There are definitely moments where one may have the thought “What in the hell am I watching?” It’s ok, I went there too, but only a couple times. I absolutely loved the way this film was shot, especially everything that takes place in Heidi’s apartment building. It all has that wonderful vibe of a growing terror. The still that I used for the featured image above is from one of my favorite shots in the whole movie. The door to abandoned apartment #5 (where we just know that evil is brewing) slowly opens and Heidi is compelled to enter. All she finds inside is a red neon cross on the wall humming with sense of hostility and she slowly walks towards it, drawn to it.

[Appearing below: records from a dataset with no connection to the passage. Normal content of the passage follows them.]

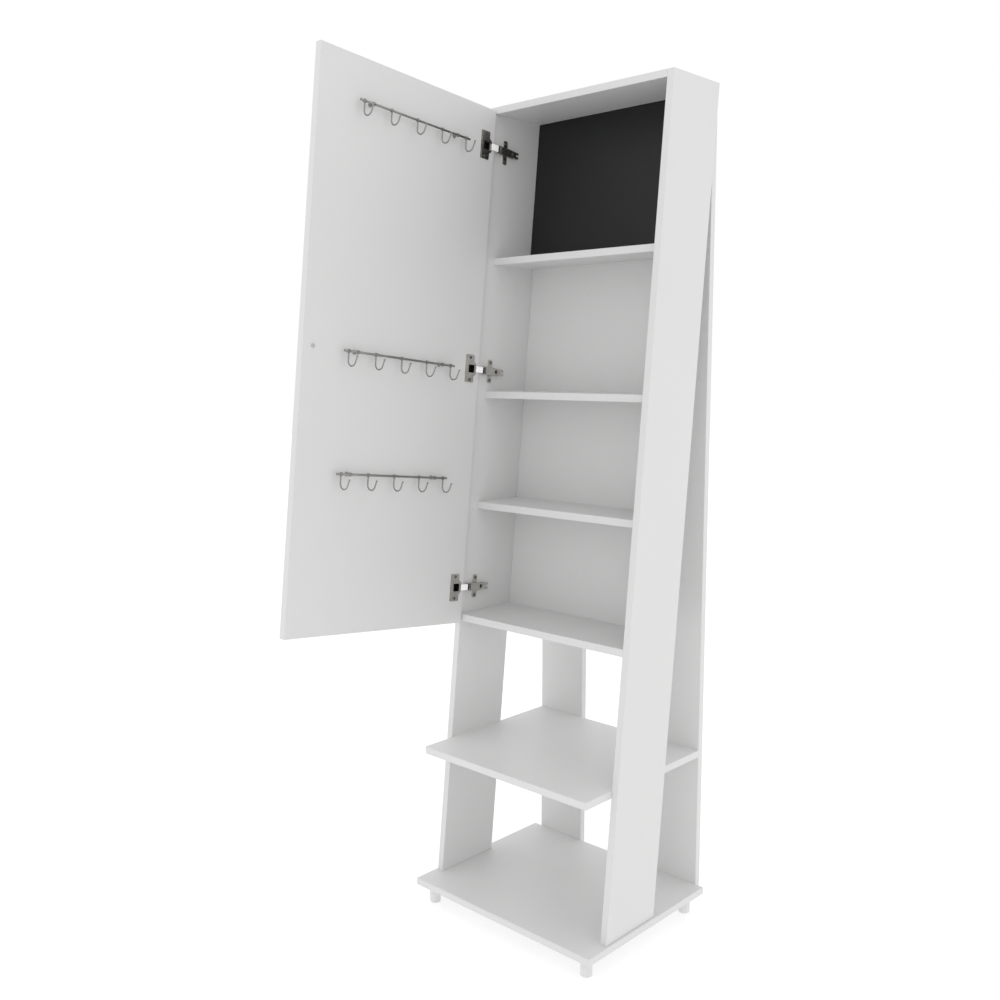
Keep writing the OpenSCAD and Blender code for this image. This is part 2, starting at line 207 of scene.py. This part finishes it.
# Link face: near-white plastic with a faint emission, a painted glow that keeps the links bright where their
# surroundings are dark.
link_white_with_painted_glow = plastic("link_plate_painted_glow", (0.94, 0.94, 0.94), (0.96, 0.96, 0.96), 0.22)
link_glow_shader = link_white_with_painted_glow.node_tree.nodes["Principled BSDF"]
link_glow_shader.inputs["Emission Color"].default_value = (1, 1, 1, 1)
link_glow_shader.inputs["Emission Strength"].default_value = 0.15
screw_steel = metal("screw_steel", (0.20, 0.20, 0.19), (0.27, 0.27, 0.26), 0.35)
# Dark steel for the height screws, and painted shade: a dark sheet for the cup pockets' floors and walls and
# round the link pivots.
dark_steel_and_painted_shade = metal("dark_steel_and_painted_recess_shade", (0.045, 0.045, 0.045), (0.065, 0.065, 0.065), 0.55)
SLOT_MATERIALS = {"white_board": white, "black_board": black, "foot_plastic": foot_plastic,
                  "cap_plastic": cap_plastic, "mirror_glass": mirror, "zinc_steel": zinc,
                  "nickel_steel": nickel, "rail_metal": rail_steel}
BEVEL = {"white_board": 0.7, "black_board": 0.4, "foot_plastic": 0.8, "cap_plastic": 0.5, "mirror_glass": 1.2,
         "zinc_steel": 0.3, "nickel_steel": 0.25, "rail_metal": 0.2}
for part in frame["record"]["subparts"]:
    obj = NODES[part["node"]]
    slot = part["material_slot"]
    obj.data.materials.clear()
    obj.data.materials.append(SLOT_MATERIALS[slot])
    weld = obj.modifiers.new("weld", "WELD")
    weld.merge_threshold = 1e-5
    bevel = obj.modifiers.new("bevel", "BEVEL")
    bevel.width = BEVEL[slot] * MM
    bevel.segments = 3
    bevel.limit_method = "ANGLE"
    bevel.angle_limit = math.radians(40)
    bevel.harden_normals = True


# ---------------------------------------------------------------- mesh building
def arc(cx, cy, r, start, end, steps):
    turns = [math.radians(start + (end - start) * i / steps) for i in range(steps + 1)]
    return [(cx + r * math.cos(t), cy + r * math.sin(t)) for t in turns]


def circle(cx, cy, r, steps=32):
    return arc(cx, cy, r, 0, 360 - 360 / steps, steps - 1)


def rounded(a0, b0, a1, b1, r, steps=6):
    """Rectangle with rounded corners, anticlockwise."""
    return (arc(a1 - r, b0 + r, r, -90, 0, steps) + arc(a1 - r, b1 - r, r, 0, 90, steps)
            + arc(a0 + r, b1 - r, r, 90, 180, steps) + arc(a0 + r, b0 + r, r, 180, 270, steps))


def cross(a, b, arm, width):
    w = width / 2
    points = [(arm, -w), (arm, w), (w, w), (w, arm), (-w, arm), (-w, w),
              (-arm, w), (-arm, -w), (-w, -w), (-w, -arm), (w, -arm), (w, -w)]
    return [(a + p, b + q) for p, q in points]


def prism(bm, outline, low, high, place, holes=(), material=0):
    """Outline with holes, drawn out from low to high. place(a, b, h) gives the point in the piece's frame."""
    loops = [outline, *holes]
    flat = [point for loop in loops for point in loop]
    verts = [[bm.verts.new(place(a, b, h)) for a, b in flat] for h in (low, high)]
    triangles = tessellate_polygon([[Vector((a, b, 0)) for a, b in loop] for loop in loops])
    made = []
    if holes:
        for side in verts:
            made += [bm.faces.new([side[i] for i in triangle]) for triangle in triangles]
    else:
        made += [bm.faces.new(side) for side in verts]
    start = 0
    for loop in loops:
        count = len(loop)
        for i in range(count):
            p, q = start + i, start + (i + 1) % count
            made.append(bm.faces.new((verts[0][p], verts[0][q], verts[1][q], verts[1][p])))
        start += count
    for face in made:
        face.material_index = material


def lathe(bm, profile, origin, axis, side, steps=48, material=0):
    """Profile of (radius, height) turned round an axis; it starts and ends on the axis or leaves a bore."""
    axis, side = Vector(axis).normalized(), Vector(side).normalized()
    other = axis.cross(side)
    rings = []
    for r, h in profile:
        middle = Vector(origin) + axis * h
        if r < 1e-6:
            rings.append([bm.verts.new(middle)])
        else:
            turns = [2 * math.pi * i / steps for i in range(steps)]
            around = [side * math.cos(t) + other * math.sin(t) for t in turns]
            rings.append([bm.verts.new(middle + way * r) for way in around])
    for a, b in zip(rings, rings[1:]):
        for i in range(steps):
            j = (i + 1) % steps
            corners = [a[i % len(a)], a[j % len(a)], b[j % len(b)], b[i % len(b)]]
            kept = [c for n, c in enumerate(corners) if c not in corners[:n]]
            if len(kept) > 2:
                bm.faces.new(kept).material_index = material


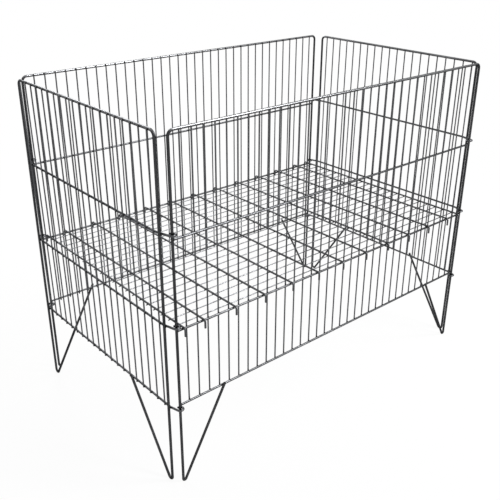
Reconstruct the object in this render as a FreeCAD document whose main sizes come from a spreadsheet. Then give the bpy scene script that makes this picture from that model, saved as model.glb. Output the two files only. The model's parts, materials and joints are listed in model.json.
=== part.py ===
import FreeCAD
import Part
import Sketcher
import math
import os

doc = FreeCAD.newDocument("dumpBin")

# Driving dimensions, in millimetres. X runs along the long side, -Y is the front, Z is up.
# "plane" is how far a panel's frame stands from the middle, "half" is half a panel's width.
values = {
    "frameDia": 6.0,
    "railDia": 5.0,
    "infillDia": 3.3,
    "rodDia": 4.5,
    "meshDia": 2.4,
    "setDown": 0.25,
    "longHalf": 482.8,
    "longPlane": 295.7,
    "longTop": 805.0,
    "longMid": 592.3,
    "longDeck": 390.4,
    "longBase": 208.6,
    "longGaps": 35,
    "longRailEnd": 481.4,
    "shortHalf": 277.7,
    "shortPlane": 499.7,
    "shortTop": 803.5,
    "shortMid": 602.9,
    "shortDeck": 399.9,
    "shortBase": 199.0,
    "shortInfills": 20,
    "shortPitch": 27.5,
    "shortInfillFoot": 1.0,
    "topBend": 12.0,
    "longFoot": 4.0,
    "shortFoot": 7.0,
    "longBraceAcross": 462.2,
    "longBraceTop": 28.6,
    "leanAcross": 358.8,
    "leanShift": 6.0,
    "leanOut": 4.92,
    "leanTop": 215.0,
    "shortBraceAcross": 131.0,
    "shortBraceTop": 205.0,
    "eyeRadius": 6.7,
    "eyeTail": 1.16,
    "straightMid": 260.79,
    "straightDeck": 268.39,
    "straightBase": 275.92,
    "railBend": 9.0,
    "infillFoot": 1.6,
    "infillHead": 1.5,
    "rodPitch": 83.4,
    "edgeRod": 467.5,
    "rodClear": 0.3,
    "hookOut": 304.5,
    "hookDrop": 18.4,
    "hookBend": 6.0,
    "meshReach": 276.0,
    "meshCount": 21,
    "meshOverhang": 4.25,
    "meshShift": 2.5,
}

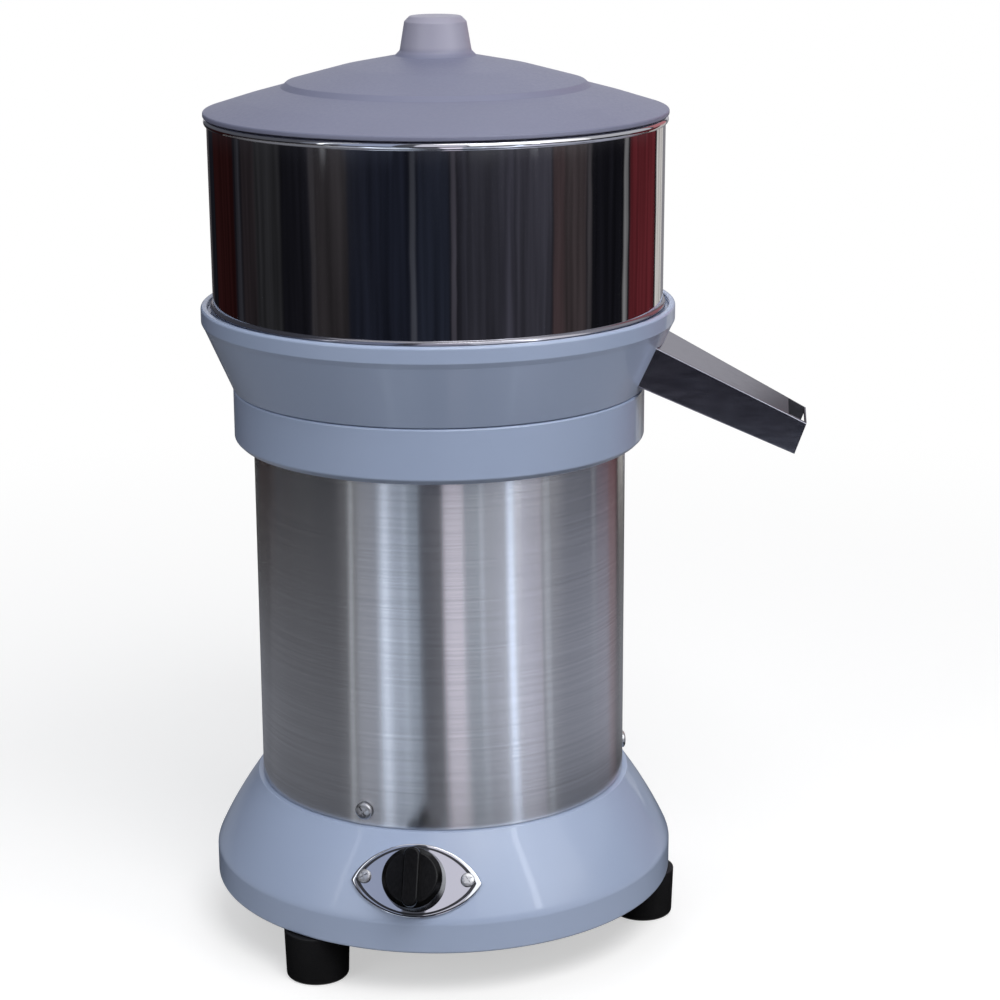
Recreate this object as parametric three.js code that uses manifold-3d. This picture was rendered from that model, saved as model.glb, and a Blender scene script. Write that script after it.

Outstanding shot.

Anyway! The cast is filled out with veterans of horror and science fiction: Dee Wallace, Bruce Davison, Meg Foster, Judy Geeson, Patricia Quinn, Maria Conchita Alonso, Andrew Prine, Michael Berryman, Sid Haig (blink and you’ll miss him) and many, many others are strewn throughout. All pull their weight in the film, making an excellent web of characters and plot. Along side Sheri Moon, Bruce Davison is a standout as author and museum curator Francis Matthias.

There’s rock music, crazy, interesting and realistic characters, witches, denizens of hell, spirits, crack smoking, death, minimal blood and old lady boobs. Lots and lots of old lady boobs. So there really is something for everyone in The Lords of Salem. I had a few gripes with the end, but it’s ok, it was enough. At one point I thought the credits were going to roll and we’d be left with absolutely no explanation. In my head I was screaming, “No! No! Do not end it like this! I’ll be so pissed!” Thankfully it did not end there.

Today’s cynical youth may not get it and leave confused or not go at all (which may explain why I was the youngest person in the theater). Fans of the classics may prefer to sit home and watch those instead. I think a lot of that attitude is unfair to this movie, but what can ya do? I enjoyed Rob Zombie’s latest project a whole lot and this is the first time I’ve actually been anxious to see what he does next.